Meta Unveils New Round of 10,000 Job Cuts Amid Tech Sector Hiring Slump; Stock Leaps

Meta Platforms (META) unveiled its second major round of jobs cuts in the four months Tuesday with plans to reduce its global staff by around 10,000 people in the coming weeks.

Meta, which began its maiden round of job cuts -- the first in company history -- late last year, said Tuesday that it would reduce its global headcount by 10,000 and close out an additional 5,000 roles that are currently being advertised but haven't yet been filled.

Meta, the parent company of Facebook, Instagram and WhatsApp, posted softer-than-expected fourth quarter earnings of $1.76 per share, well shy of the Street's $2.22 forecast, thanks in part to a $4.2 billion charge linked to last year's massive layoffs and office closures.

The group's focus on cost-cutting -- and multiple references to 'efficiency' in the fourth quarter earnings call -- has earned Meta host of upgrades and price target boosts from Wall Street as the broader digital ad industry faces a pullback in corporate marketing spend and softer consumer discretionary spending trends.

"This will be tough and there's no way around that. It will mean saying goodbye to talented and passionate colleagues who have been part of our success," CEO Mark Zuckerberg said in a company-wide message. "They've dedicated themselves to our mission and I'm personally grateful for all their efforts. We will support people in the same ways we have before and treat everyone with the gratitude they deserve."

A leaner org will execute its highest priorities faster. People will be more productive, and their work will be more fun and fulfilling," Zuckerberg added. "We will become an even greater magnet for the most talented people. That's why in our Year of Efficiency, we are focused on canceling projects that are duplicative or lower priority and making every organization as lean as possible."

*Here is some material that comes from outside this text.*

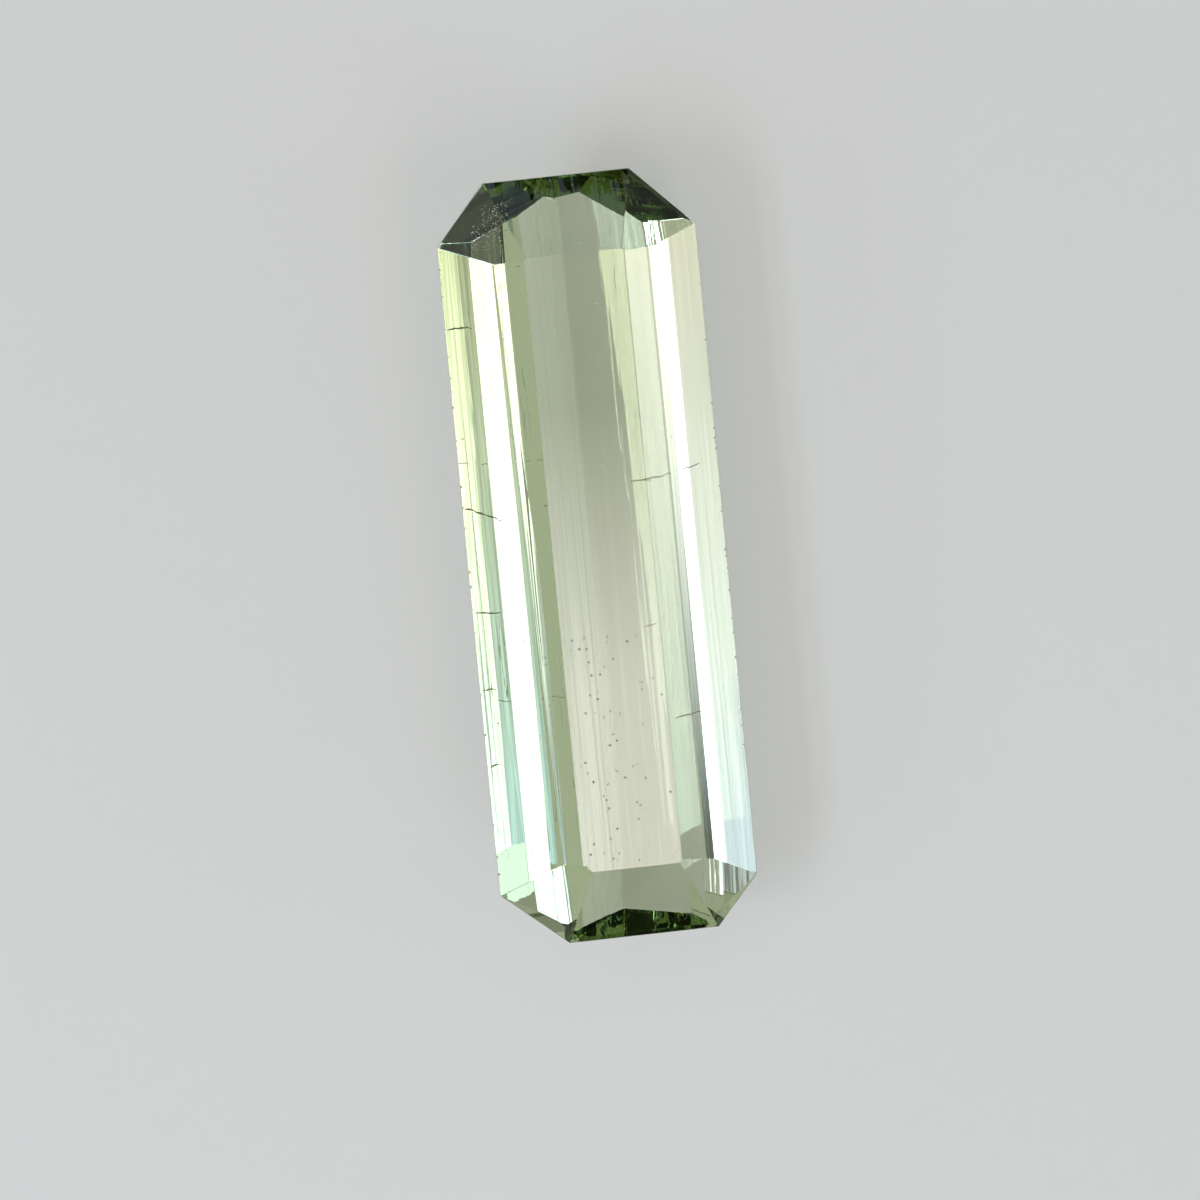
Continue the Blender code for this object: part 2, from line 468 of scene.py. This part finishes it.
def plain_material(name, colour, roughness, transmission=0.0):
    """A finish for what is too small to show a pattern: one colour, all over."""
    material, tree = empty_material(name)
    shader = add_node(tree, "ShaderNodeBsdfPrincipled", Roughness=roughness)
    shader.inputs["Base Color"].default_value = linear(colour)
    shader.inputs["Transmission Weight"].default_value = transmission
    finish_material(tree, shader.outputs["BSDF"])
    return material


def fissure_material():
    """Crack with iron stain: an olive brown film."""
    return plain_material("iron_stained_crack", "#BDB05C", roughness=0.35, transmission=0.7)


def needle_material():
    """Fine hollow growth tube, coloured white as a painted glint: the white stands in for the light that
    it reflects along the stone.
    """
    return plain_material("hollow_growth_tube", "#F4F6EC", roughness=0.2, transmission=0.5)


def pinpoint_material():
    """Tiny foreign crystal: a pale point of light."""
    return plain_material("pale_pinpoint_crystal", "#F6F7F0", roughness=0.3, transmission=0.2)


def dust_material():
    """House dust: dull grey brown grains."""
    return plain_material("grey_brown_dust", "#777160", roughness=0.9)


def nick_material():
    """Fresh chip at the girdle: white and broken, like crushed glass."""
    return plain_material("chipped_edge", "#EDEFE6", roughness=0.35, transmission=0.5)


# Camera, light and floor
def add_camera():
    """The camera looks down on the stone, which stands as large and as far off centre as in the photo."""
    right, up, back = view_axes()
    off_x = (GEM_CENTRE_PIXEL[0] - PHOTO_PIXELS / 2) / PIXELS_PER_MM * MM
    off_y = (PHOTO_PIXELS / 2 - GEM_CENTRE_PIXEL[1]) / PIXELS_PER_MM * MM
    target = GIRDLE_CENTRE - right * off_x - up * off_y
    data = bpy.data.cameras.new("camera")
    data.sensor_width = SENSOR_WIDTH_MM
    view_width = PHOTO_PIXELS / PIXELS_PER_MM * MM
    data.lens = SENSOR_WIDTH_MM * CAMERA_DISTANCE / view_width
    data.clip_start = CLIP_START
    data.clip_end = CLIP_END
    camera = bpy.data.objects.new("camera", data)
    turn = Matrix((right, up, back)).transposed().to_4x4()
    camera.matrix_world = Matrix.Translation(target + back * CAMERA_DISTANCE) @ turn
    bpy.context.scene.collection.objects.link(camera)
    bpy.context.scene.camera = camera


def add_panel(name, angles, ends, distance, material):
    """A flat panel along the gem that covers these angles round its long axis."""
    back = view_axes()[2]
    side = GEM_HEAD.cross(back).normalized()
    level = side.cross(GEM_HEAD)
    middle = math.radians((angles[0] + angles[1]) / 2)
    half_width = distance * math.tan(math.radians((angles[1] - angles[0]) / 2))
    towards = side * math.sin(middle) + level * math.cos(middle)
    foot_end, head_end = ends
    corners = [
        (-half_width, foot_end, 0),
        (half_width, foot_end, 0),
        (half_width, head_end, 0),
        (-half_width, head_end, 0),
    ]
    mesh = bpy.data.meshes.new(name)
    mesh.from_pydata(corners, [], [(0, 1, 2, 3)])
    mesh.materials.append(material)
    panel = bpy.data.objects.new(name, mesh)
    axes = Matrix((GEM_HEAD.cross(towards), GEM_HEAD, towards)).transposed().to_4x4()
    panel.matrix_world = Matrix.Translation(GIRDLE_CENTRE + towards * distance) @ axes
    panel.visible_camera = False
    bpy.context.scene.collection.objects.link(panel)


def add_softbox(name, first_angle, last_angle, *cloth):
    """A long softbox whose brightness and colour turn along the gem."""
    material = softbox_material(name + "_cloth", *cloth)
    ends = (SOFTBOX_FOOT_END, cloth[-1][1])
    add_panel(name, (first_angle, last_angle), ends, SOFTBOX_DISTANCE, material)


def add_corner_softbox():
    """A small softbox of one even brightness."""
    material, tree = empty_material("corner_softbox_cloth")
    glow = add_node(tree, "ShaderNodeEmission", Color=linear(COOL_CLOTH))
    glow.inputs["Strength"].default_value = CORNER_SOFTBOX_BRIGHTNESS
    finish_material(tree, glow.outputs["Emission"])
    add_panel(
        "corner_softbox",
        CORNER_SOFTBOX,
        CORNER_SOFTBOX_ENDS,
        CORNER_SOFTBOX_DISTANCE,
        material,
    )


def add_dark_cards():
    """Dark cards past both ends of the gem and in front of the right softboxes."""
    material = plain_material("dark_card", "#262D16", roughness=0.9)
    for name, angles in FLAGS.items():
        add_panel(name, angles, FLAG_ENDS, FLAG_DISTANCE, material)
    for sign, name in ((1, "head_card"), (-1, "foot_card")):
        bpy.ops.mesh.primitive_plane_add(size=1.0)
        card = bpy.context.object
        card.name = name
        card.scale = (CARD_WIDTH, CARD_HEIGHT, 1)
        card.rotation_euler = (math.pi / 2, 0, 0)
        card.location = (0, sign * CARD_DISTANCE, CARD_HEIGHT / 2)
        card.visible_camera = False
        card.data.materials.append(material)


def add_room():
    """Soft light from the room: bright overhead, dim towards the walls."""
    world = bpy.data.worlds.new("room")
    world.use_nodes = True
    tree = world.node_tree
    direction = add_node(tree, "ShaderNodeTexCoord")
    axes = add_node(tree, "ShaderNodeSeparateXYZ", links={"Vector": direction.outputs["Generated"]})
    strength = ramp(tree, axes.outputs["Z"], 0.0, 1.0, ROOM_WALLS, ROOM_OVERHEAD)
    tree.links.new(strength, tree.nodes["Background"].inputs["Strength"])
    tree.nodes["Background"].inputs["Color"].default_value = linear("#FFFFFF")
    bpy.context.scene.world = world


def add_lights():
    """All that lights the stone, and the cards that keep light off it."""
    soft_end = (CLOTH_FADES_FROM, SOFTBOX_HEAD_END)
    for name, values in SOFTBOXES.items():
        end = EARLY_END.get(name, soft_end)
        add_softbox(name, *values, CLOTH_TURNS_FROM, CLOTH_TURNED_AT, end)
    far_end = (TABLE_CLOTH_FADES_FROM, TABLE_SOFTBOX_HEAD_END)
    add_softbox(
        "table_softbox", *TABLE_SOFTBOX, TABLE_CLOTH_DIMS_FROM, TABLE_CLOTH_DIM_AT, far_end
    )
    add_corner_softbox()
    add_dark_cards()
    add_room()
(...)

Meta shares were marked 5.2% higher in early Tuesday trading to change hands at $190.20 each, a move that would extend the stock's year-to-date gain to around 52%.

The Meta job cuts will only add to concerns that the tech sector is spiraling into recession, a view that was intensified by the collapse of SVB Financial (SIVB) last week and the subsequent decline in funding channels for start-ups and early-stage growth companies. 

Last week, Challenger, Gray & Christmas reported 77,770 February job losses in its closely-tracked tally of U.S. corporate layoffs, the highest since 2009.

The Challenger report in fact noted that U.S. companies, most of them in the tech space, have unveiled nearly 181,000 new job cuts so far this year, more than four times the total over the same period in 2022, as the Fed amped-up its hawkish rate rhetoric.

"The shock in the tech sector will be profound, and cashflow problems among the bank’s former customers—whose deposits are now frozen—will trigger layoffs.," said Ian Shepherdson of Pantheon Macroeconomics. "But we doubt that the SVB collapse will be followed by a wave of failures at large institutions; their balance sheets are fundamentally different."